Religious and charitable organizations: Religious congregations and faith-based groups often enjoy robust freedom to organize according to lastingly held beliefs, including selecting leaders or members consistent with doctrine. This liberty can come into tension with anti-discrimination norms when public services or employment are involved.
Labor unions and professional associations: The ability of workers to form unions and engage in collective bargaining is a core aspect of free association in many legal systems. That said, jurisdictions may regulate union membership and conduct to prevent coercion, ensure fair representation, and balance the interests of employers and employees.
Limits in the name of public order and rights of others: Governments may prohibit or restrict certain associations if they advocate violence, criminal activity, or open discrimination against protected groups. The line between permissible regulation and overreach can be a matter of intense legal and political debate.
Contemporary Debates
Balancing nondiscrimination and association rights: A central ongoing debate concerns how to square the right to associate with society’s commitments to equal treatment. Proponents argue that private groups should be free to organize around sincerely held beliefs or objectives, provided they do not harm others or violate compelling public interests. Critics contend that allowing broad latitude to exclude can enable discrimination in contexts that affect public access to services, employment, or civic engagement.
Unions, collective bargaining, and compulsory membership: The question of whether workers should be required to support unions or associations in certain contexts fuels debates about freedom of choice, economic efficiency, and workplace power dynamics. Advocates for union rights emphasize the role of associations in strengthening bargaining leverage and protecting workers, while opponents stress concerns about forced dues, competitive neutrality, and individual autonomy.
Government funding and public services: When private associations perform public functions or receive taxpayer support, there is often pressure to align their practices with public anti-discrimination standards and accountability requirements. The result is a nuanced zone where the protection of association rights interacts with duties to serve the public without bias.
Applications and Examples
Political life and civic organizations: The freedom to form or join political parties, advocacy groups, and think tanks is foundational to political pluralism and policy dialogue. This includes the right of association in the arena of elections, public debate, and community organizing.

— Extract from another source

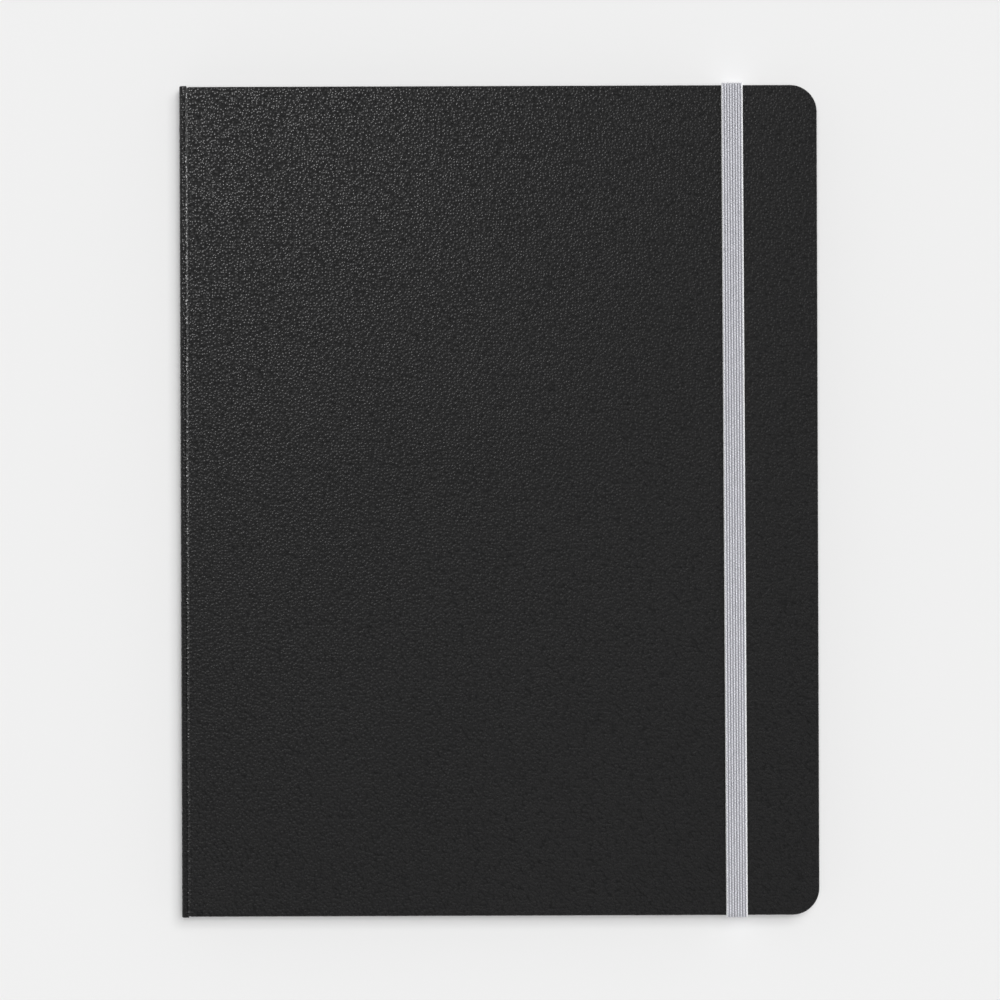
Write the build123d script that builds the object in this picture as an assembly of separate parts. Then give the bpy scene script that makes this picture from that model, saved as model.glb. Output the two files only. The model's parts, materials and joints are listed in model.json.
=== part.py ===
from build123d import *
import os

os.makedirs("parts", exist_ok=True)

# A hardcover sketchbook lying closed on its back cover, in millimetres. +X runs from the spine to
# the foredge, +Y from the tail to the head and +Z up. The origin is the middle of the face that
# the book rests on.

# Driving dimensions
CASE_W = 190.5  # outer face of the spine to the foredge of the covers
CASE_H = 248.0  # tail to head of the covers
CORNER_R = 8.0  # foredge corners of the covers
SQUARE = 2.0  # how far the covers stand past the pages
SKIN_T = 0.4  # leatherette
BOARD_T = 2.0  # cover board, its turned-in skin included
PAPER_T = 0.18  # endpapers and leaves
SIGNATURES = 12
LEAVES_PER_SIGNATURE = 6
TURN_IN = 14.0  # width of the skin folded over onto the inner face of a board
PASTEDOWN_MARGIN = 3.0  # leatherette left showing around a pastedown
STRAP_W = 6.4
STRAP_T = 0.8
STRAP_FROM_FOREDGE = 25.0  # to the middle of the strap
STRAP_BACK_RUN = 9.1  # from the edge of the back cover to the slot
STRAP_TAB = 15.0  # glued under the back pastedown

# Spine
SHOULDER_R = 1.6
SHOULDER_DROP = 0.25  # the spine's shoulders lie this far below the covers' faces
SPINE_PROUD = 0.3  # the spine strip is this much longer than the boards at head and tail
SPINE_DEPTH = 2.6  # outer face of the spine to the back of the pages
CREASE_X = 1.9  # outer face of the spine to the end of its skin
CREASE_GAP = 0.1
SPINE_BOARD_T = 1.0
HOLLOW_GAP = 0.3  # between the spine board and the lining
LINING_T = 0.2
LINING_SHORT = 2.0  # how much shorter than the pages the lining is at each end
MULL_T = 0.25
MULL_SHORT = 5.0
BOARD_CLEARANCE = 0.18  # between the spine board and the turn of the shoulders
THREAD_D = 0.4
THREAD_GAP = 0.05
STITCH_STATIONS = 8
STITCH_PITCH = 28.0

# Worked out from them
SIGNATURE_T = LEAVES_PER_SIGNATURE * PAPER_T
BLOCK_Z0 = SKIN_T + BOARD_T + 2 * PAPER_T
BLOCK_T = SIGNATURES * SIGNATURE_T
THICKNESS = 2 * BLOCK_Z0 + BLOCK_T
SPINE_X = -CASE_W / 2
FOREDGE_X = CASE_W / 2
HALF_H = CASE_H / 2
PAGE_X0 = SPINE_X + SPINE_DEPTH
PAGE_X1 = FOREDGE_X - SQUARE
PAGE_HALF_H = HALF_H - SQUARE
PAGE_R = CORNER_R - SQUARE
CREASE_END_X = SPINE_X + CREASE_X
SKIN_X0 = CREASE_END_X + CREASE_GAP
BOARD_X0 = SKIN_X0 + SKIN_T
FRONT_OUT_Z = THICKNESS - SKIN_T
FRONT_IN_Z = FRONT_OUT_Z - BOARD_T
STRAP_X = FOREDGE_X - STRAP_FROM_FOREDGE


def sheet(x0, x1, half_y, z0, z1, corner_r=0.0):
    """A flat sheet from z0 to z1, with its two foredge corners rounded."""
    blank = Pos((x0 + x1) / 2, 0, (z0 + z1) / 2) * Box(x1 - x0, 2 * half_y, z1 - z0)
    if corner_r == 0:
        return blank
    foredge_corners = blank.edges().filter_by(Axis.Z).sort_by(Axis.X)[-2:]
    return fillet(foredge_corners, corner_r)


def block(x0, x1, y0, y1, z0, z1):
    """A plain block between two corners."""
    centre = Pos((x0 + x1) / 2, (y0 + y1) / 2, (z0 + z1) / 2)
    return centre * Box(x1 - x0, y1 - y0, z1 - z0)


def turned_over(part):
    """The same piece on the other cover."""
    return mirror(part, about=Plane.XY.offset(THICKNESS / 2))


def at_head_and_tail(part):
    """A piece at the head with its twin at the tail."""
    return [part, mirror(part, about=Plane.XZ)]


def cover_board():
    """The front board. The turned-in skin is let into its inner face, so that face is level."""
    rebate_z = FRONT_IN_Z + SKIN_T
    full = sheet(
        BOARD_X0,
        FOREDGE_X - SKIN_T,
        HALF_H - SKIN_T,
        rebate_z,
        FRONT_OUT_Z,
        CORNER_R - SKIN_T,
    )
    inner = sheet(
        BOARD_X0, FOREDGE_X - TURN_IN, HALF_H - TURN_IN, FRONT_IN_Z, rebate_z
    )
    return full + inner


def cover_skin():
    """The leatherette of the front cover, with its turned-in edges."""
    wrapped = sheet(SKIN_X0, FOREDGE_X, HALF_H, FRONT_IN_Z, THICKNESS, CORNER_R)
    return wrapped - cover_board()


def pastedown():
    """The endpaper leaf glued to the inside of the front cover."""
    z1 = FRONT_IN_Z
    return sheet(
        PAGE_X0,
        FOREDGE_X - PASTEDOWN_MARGIN,
        HALF_H - PASTEDOWN_MARGIN,
        z1 - PAPER_T,
        z1,
        CORNER_R - PASTEDOWN_MARGIN,
    )


def flyleaf():
    """The free endpaper leaf under the front cover."""
    z0 = BLOCK_Z0 + BLOCK_T
    return sheet(PAGE_X0, PAGE_X1, PAGE_HALF_H, z0, z0 + PAPER_T, PAGE_R)


def signature(number):
    """One sewn section of folded sheets. Number 1 is under the front cover."""
    z1 = BLOCK_Z0 + BLOCK_T - (number - 1) * SIGNATURE_T
    return sheet(PAGE_X0, PAGE_X1, PAGE_HALF_H, z1 - SIGNATURE_T, z1, PAGE_R)


def anchor_tab():
    """The head end of the strap: flush in the back face, through the board, under the pastedown."""
    x0 = STRAP_X - STRAP_W / 2
    x1 = STRAP_X + STRAP_W / 2
    slot_y1 = HALF_H - STRAP_BACK_RUN
    slot_y0 = slot_y1 - STRAP_T
    inner_z = SKIN_T + BOARD_T
    back_run = block(x0, x1, slot_y0, HALF_H, 0, STRAP_T)
    riser = block(x0, x1, slot_y0, slot_y1, 0, inner_z)
    tab = block(x0, x1, slot_y0 - STRAP_TAB, slot_y1, inner_z - STRAP_T, inner_z)
    return back_run + riser + tab


def elastic_band():
    """The strap in one piece: over the front cover and down past the head and tail edges."""
    x0 = STRAP_X - STRAP_W / 2
    x1 = STRAP_X + STRAP_W / 2
    outer_y = HALF_H + STRAP_T
    outline = block(x0, x1, -outer_y, outer_y, 0, THICKNESS + STRAP_T)
    return outline - block(x0, x1, -HALF_H, HALF_H, 0, THICKNESS)


def spine_skin():
    """The leatherette round the spine, with a rounded shoulder at each side."""
    low_z = SHOULDER_DROP
    high_z = THICKNESS - SHOULDER_DROP
    outer = block(SPINE_X, CREASE_END_X, -HALF_H, HALF_H, low_z, high_z)
    shoulders = outer.edges().filter_by(Axis.Y).sort_by(Axis.X)[:2]
    outer = fillet(shoulders, SHOULDER_R)
    inner = block(
        SPINE_X + SKIN_T, CREASE_END_X, -HALF_H, HALF_H, low_z + SKIN_T, high_z - SKIN_T
    )
    inner_corners = inner.edges().filter_by(Axis.Y).sort_by(Axis.X)[:2]
    inner = fillet(inner_corners, SHOULDER_R - SKIN_T)
    profile = (outer - inner).faces().sort_by(Axis.Y)[0]
    strip = extrude(profile, amount=CASE_H + 2 * SPINE_PROUD, dir=(0, 1, 0))
    return Pos(0, -SPINE_PROUD, 0) * strip


def spine_board():
    """The stiff card inside the spine."""
    x0 = SPINE_X + SKIN_T
    z0 = SHOULDER_DROP + SHOULDER_R + BOARD_CLEARANCE
    half_y = HALF_H - SKIN_T
    return block(x0, x0 + SPINE_BOARD_T, -half_y, half_y, z0, THICKNESS - z0)


def spine_lining():
    """The kraft paper strip glued over the mull."""
    x0 = SPINE_X + SKIN_T + SPINE_BOARD_T + HOLLOW_GAP
    half_y = PAGE_HALF_H - LINING_SHORT
    return block(x0, x0 + LINING_T, -half_y, half_y, BLOCK_Z0, BLOCK_Z0 + BLOCK_T)


def spine_mull():
    """The open-weave cloth glued to the backs of the signatures."""
    x0 = SPINE_X + SKIN_T + SPINE_BOARD_T + HOLLOW_GAP + LINING_T
    half_y = PAGE_HALF_H - MULL_SHORT
    return block(x0, x0 + MULL_T, -half_y, half_y, BLOCK_Z0, BLOCK_Z0 + BLOCK_T)


def sewing_thread():
    """The stitches that link the signatures, one straight run at each station."""
    x = PAGE_X0 - THREAD_GAP - THREAD_D / 2
    z = BLOCK_Z0 + BLOCK_T / 2
    length = BLOCK_T - SIGNATURE_T
    first_y = -STITCH_PITCH * (STITCH_STATIONS - 1) / 2
    return [
        Pos(x, first_y + i * STITCH_PITCH, z) * Cylinder(THREAD_D / 2, length)
        for i in range(STITCH_STATIONS)
    ]


def save(node, *solids):
    """Writes one node. A node may hold several separate solids."""
    shape = solids[0] if len(solids) == 1 else Compound(children=list(solids))
    export_step(shape, f"parts/{node}.step")


def main():
    """Builds every node of the book."""
    anchors = at_head_and_tail(anchor_tab())
    back_board = turned_over(cover_board())
    back_skin = turned_over(cover_skin())
    for anchor in anchors:
        back_board = back_board - anchor
        back_skin = back_skin - anchor

    save("front_board", cover_board())
    save("front_cover_skin", cover_skin())
    save("front_pastedown", pastedown())
    save("front_flyleaf", flyleaf())
    for number in range(1, SIGNATURES + 1):
        save(f"signature_{number:02d}", signature(number))
    save("back_flyleaf", turned_over(flyleaf()))
    save("back_pastedown", turned_over(pastedown()))
    save("back_board", back_board)
    save("back_cover_skin", back_skin)

    save("spine_skin", spine_skin())
    save("spine_board", spine_board())
    save("spine_lining", spine_lining())
    save("spine_mull", spine_mull())
    save("sewing_thread", *sewing_thread())

    save("elastic_anchor_tabs", *anchors)
    save("elastic_band", elastic_band())


main()
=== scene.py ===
import json
import math
import random

import bmesh
import bpy
import numpy as np
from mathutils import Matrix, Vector

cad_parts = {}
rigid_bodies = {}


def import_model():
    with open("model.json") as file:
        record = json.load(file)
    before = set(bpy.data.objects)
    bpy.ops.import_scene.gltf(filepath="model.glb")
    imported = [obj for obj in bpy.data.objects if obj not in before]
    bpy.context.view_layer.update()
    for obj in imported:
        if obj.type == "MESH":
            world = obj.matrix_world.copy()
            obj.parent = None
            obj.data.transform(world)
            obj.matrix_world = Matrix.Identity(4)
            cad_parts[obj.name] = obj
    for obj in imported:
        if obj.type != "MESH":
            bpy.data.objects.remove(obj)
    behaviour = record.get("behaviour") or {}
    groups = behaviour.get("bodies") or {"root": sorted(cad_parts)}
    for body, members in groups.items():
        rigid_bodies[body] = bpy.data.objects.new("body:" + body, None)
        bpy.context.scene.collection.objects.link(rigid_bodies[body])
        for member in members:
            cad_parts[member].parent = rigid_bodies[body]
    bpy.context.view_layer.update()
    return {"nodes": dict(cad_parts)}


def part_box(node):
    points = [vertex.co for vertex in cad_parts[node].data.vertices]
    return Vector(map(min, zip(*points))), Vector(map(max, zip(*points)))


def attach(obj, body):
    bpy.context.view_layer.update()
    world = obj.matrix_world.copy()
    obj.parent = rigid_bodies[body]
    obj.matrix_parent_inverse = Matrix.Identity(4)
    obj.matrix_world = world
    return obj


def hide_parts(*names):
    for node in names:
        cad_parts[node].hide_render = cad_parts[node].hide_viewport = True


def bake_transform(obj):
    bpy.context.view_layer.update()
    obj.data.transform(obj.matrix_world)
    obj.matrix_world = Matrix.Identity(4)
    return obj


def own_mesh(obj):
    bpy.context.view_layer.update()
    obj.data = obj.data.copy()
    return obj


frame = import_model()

random.seed(11)
MM = 0.001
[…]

Economic and professional life: Trade unions, professional societies, and industry associations exercise their members’ collective autonomy to set standards, negotiate terms, and promote professional interests, while remaining subject to laws governing fair practice and competition.
Civil society and religious life: Communities organized around shared beliefs or charitable objectives rely on association rights to sustain worship, education, charitable work, and mutual aid. These groups often operate with a degree of independence from the state, but in many jurisdictions they may still be subject to regulatory oversight to prevent harm or discrimination.
Historical and contemporary case studies: The protections for association have been tested in cases involving membership disclosures, expressive activity, and leadership criteria in private organizations, as well as in debates over whether public policy should restrict or promote certain types of associations in the name of equality, safety, or national interest.